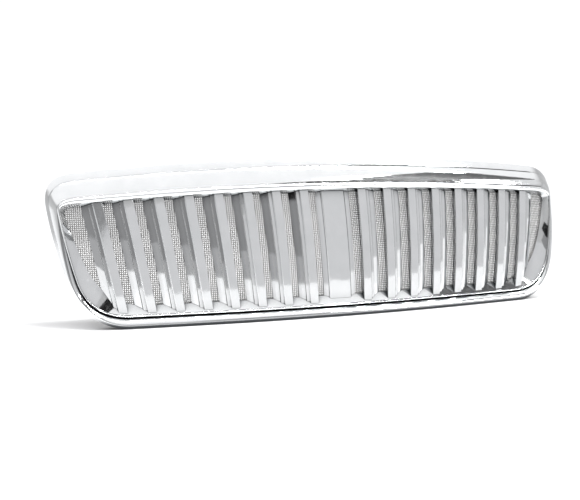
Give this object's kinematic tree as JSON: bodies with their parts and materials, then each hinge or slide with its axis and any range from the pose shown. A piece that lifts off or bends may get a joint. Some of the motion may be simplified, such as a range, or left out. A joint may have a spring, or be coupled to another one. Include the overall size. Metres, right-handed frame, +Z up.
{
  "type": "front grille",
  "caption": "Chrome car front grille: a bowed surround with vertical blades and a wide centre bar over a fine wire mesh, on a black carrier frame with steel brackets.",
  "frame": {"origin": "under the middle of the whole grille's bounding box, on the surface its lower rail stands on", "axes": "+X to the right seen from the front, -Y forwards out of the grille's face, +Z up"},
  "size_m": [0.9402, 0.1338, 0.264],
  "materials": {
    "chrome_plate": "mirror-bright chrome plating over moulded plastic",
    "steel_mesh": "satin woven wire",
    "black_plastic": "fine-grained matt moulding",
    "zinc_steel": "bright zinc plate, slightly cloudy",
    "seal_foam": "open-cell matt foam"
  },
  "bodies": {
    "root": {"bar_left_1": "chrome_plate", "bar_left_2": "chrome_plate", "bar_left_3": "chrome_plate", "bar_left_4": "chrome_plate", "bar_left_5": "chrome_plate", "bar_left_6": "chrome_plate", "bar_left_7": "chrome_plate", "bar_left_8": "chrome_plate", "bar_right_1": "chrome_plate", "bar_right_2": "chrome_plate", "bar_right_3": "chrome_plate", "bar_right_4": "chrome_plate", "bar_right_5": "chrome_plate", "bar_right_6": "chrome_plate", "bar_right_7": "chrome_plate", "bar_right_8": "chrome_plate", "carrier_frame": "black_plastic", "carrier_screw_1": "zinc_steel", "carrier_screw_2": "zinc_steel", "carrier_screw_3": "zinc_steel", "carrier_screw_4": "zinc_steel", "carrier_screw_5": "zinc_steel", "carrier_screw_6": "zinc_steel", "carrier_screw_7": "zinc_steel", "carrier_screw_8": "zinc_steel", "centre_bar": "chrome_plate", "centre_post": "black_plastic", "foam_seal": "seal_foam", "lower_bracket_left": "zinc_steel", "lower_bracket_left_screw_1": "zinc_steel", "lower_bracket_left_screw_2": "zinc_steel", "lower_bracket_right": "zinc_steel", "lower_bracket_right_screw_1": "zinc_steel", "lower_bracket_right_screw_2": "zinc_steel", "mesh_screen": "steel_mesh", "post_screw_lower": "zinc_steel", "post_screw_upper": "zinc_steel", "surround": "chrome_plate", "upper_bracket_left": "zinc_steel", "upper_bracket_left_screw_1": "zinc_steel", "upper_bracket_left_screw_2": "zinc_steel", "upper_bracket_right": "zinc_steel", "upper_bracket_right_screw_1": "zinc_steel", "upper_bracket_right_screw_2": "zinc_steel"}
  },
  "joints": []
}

==

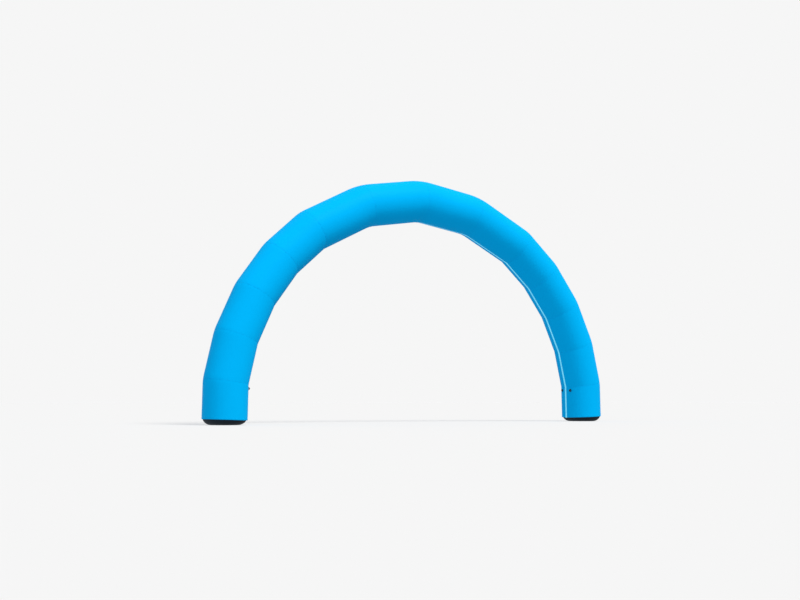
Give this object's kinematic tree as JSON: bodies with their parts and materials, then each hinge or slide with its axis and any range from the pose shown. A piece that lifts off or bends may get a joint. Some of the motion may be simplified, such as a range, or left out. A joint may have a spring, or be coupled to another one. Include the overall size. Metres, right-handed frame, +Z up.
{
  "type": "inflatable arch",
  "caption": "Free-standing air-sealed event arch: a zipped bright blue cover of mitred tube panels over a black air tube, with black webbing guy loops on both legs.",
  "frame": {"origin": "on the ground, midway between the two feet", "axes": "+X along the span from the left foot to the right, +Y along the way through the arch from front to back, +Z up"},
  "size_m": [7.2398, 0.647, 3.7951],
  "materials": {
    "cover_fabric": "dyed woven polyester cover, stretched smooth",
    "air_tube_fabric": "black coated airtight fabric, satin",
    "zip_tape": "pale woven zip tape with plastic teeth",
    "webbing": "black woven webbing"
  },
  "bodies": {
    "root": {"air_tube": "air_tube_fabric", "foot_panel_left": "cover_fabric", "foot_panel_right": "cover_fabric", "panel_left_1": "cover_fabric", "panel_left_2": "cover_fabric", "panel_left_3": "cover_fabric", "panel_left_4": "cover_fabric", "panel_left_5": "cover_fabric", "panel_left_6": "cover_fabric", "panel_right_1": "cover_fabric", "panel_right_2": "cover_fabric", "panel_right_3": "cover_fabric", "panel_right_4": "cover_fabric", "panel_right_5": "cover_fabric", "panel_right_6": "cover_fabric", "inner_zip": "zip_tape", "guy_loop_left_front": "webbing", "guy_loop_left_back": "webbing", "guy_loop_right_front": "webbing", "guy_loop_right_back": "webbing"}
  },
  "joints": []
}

* * *

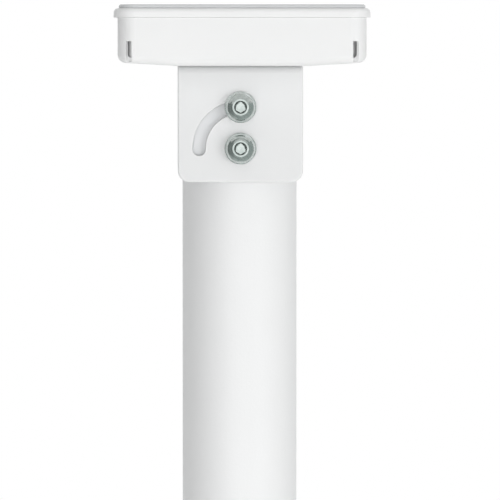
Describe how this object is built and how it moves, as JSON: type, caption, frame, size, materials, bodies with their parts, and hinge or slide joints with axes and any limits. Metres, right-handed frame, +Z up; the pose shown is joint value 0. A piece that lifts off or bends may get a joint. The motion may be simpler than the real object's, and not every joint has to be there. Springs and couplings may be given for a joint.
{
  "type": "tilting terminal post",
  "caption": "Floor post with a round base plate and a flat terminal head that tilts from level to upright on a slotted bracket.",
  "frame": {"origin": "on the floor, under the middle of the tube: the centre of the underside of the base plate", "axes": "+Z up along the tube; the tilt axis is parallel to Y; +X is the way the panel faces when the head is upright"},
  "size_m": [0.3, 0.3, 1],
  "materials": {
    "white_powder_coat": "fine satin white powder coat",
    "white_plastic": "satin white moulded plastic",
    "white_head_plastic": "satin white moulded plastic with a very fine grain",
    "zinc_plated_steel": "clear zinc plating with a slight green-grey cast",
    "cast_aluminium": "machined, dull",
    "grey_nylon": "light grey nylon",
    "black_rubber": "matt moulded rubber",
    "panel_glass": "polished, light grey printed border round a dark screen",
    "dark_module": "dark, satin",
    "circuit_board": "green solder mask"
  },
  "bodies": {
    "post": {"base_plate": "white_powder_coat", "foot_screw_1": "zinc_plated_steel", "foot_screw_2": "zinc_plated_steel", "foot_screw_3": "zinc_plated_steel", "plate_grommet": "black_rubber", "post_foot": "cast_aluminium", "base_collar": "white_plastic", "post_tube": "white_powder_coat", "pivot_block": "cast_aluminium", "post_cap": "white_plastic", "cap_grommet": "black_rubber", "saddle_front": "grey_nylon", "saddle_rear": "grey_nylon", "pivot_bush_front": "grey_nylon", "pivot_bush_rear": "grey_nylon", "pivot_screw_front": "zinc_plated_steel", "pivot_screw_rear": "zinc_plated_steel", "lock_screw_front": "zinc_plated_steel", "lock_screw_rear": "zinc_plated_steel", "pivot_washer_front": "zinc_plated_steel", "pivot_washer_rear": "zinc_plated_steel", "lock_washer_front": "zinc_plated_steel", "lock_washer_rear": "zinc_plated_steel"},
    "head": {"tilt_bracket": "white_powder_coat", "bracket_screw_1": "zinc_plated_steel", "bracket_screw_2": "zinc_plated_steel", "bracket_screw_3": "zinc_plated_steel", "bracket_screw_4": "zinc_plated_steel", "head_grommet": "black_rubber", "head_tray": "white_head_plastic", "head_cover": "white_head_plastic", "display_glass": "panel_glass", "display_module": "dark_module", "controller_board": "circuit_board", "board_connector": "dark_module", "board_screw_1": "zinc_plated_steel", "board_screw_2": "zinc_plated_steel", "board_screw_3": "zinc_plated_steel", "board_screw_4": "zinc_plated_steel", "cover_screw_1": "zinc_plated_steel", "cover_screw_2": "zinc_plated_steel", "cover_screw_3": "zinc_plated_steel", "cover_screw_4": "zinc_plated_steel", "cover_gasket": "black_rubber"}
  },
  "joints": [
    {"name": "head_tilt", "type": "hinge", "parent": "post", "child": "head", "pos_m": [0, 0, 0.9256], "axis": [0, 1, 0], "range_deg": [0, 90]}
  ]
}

WHAT YOU HAVE TO DO: List the lines of the material in which the word "axes" occurs.

TASK SOLUTION:
  "frame": {"origin": "under the middle of the whole grille's bounding box, on the surface its lower rail stands on", "axes": "+X to the right seen from the front, -Y forwards out of the grille's face, +Z up"},
  "frame": {"origin": "on the ground, midway between the two feet", "axes": "+X along the span from the left foot to the right, +Y along the way through the arch from front to back, +Z up"},
Describe how this object is built and how it moves, as JSON: type, caption, frame, size, materials, bodies with their parts, and hinge or slide joints with axes and any limits. Metres, right-handed frame, +Z up; the pose shown is joint value 0. A piece that lifts off or bends may get a joint. The motion may be simpler than the real object's, and not every joint has to be there. Springs and couplings may be given for a joint.
  "frame": {"origin": "on the floor, under the middle of the tube: the centre of the underside of the base plate", "axes": "+Z up along the tube; the tilt axis is parallel to Y; +X is the way the panel faces when the head is upright"},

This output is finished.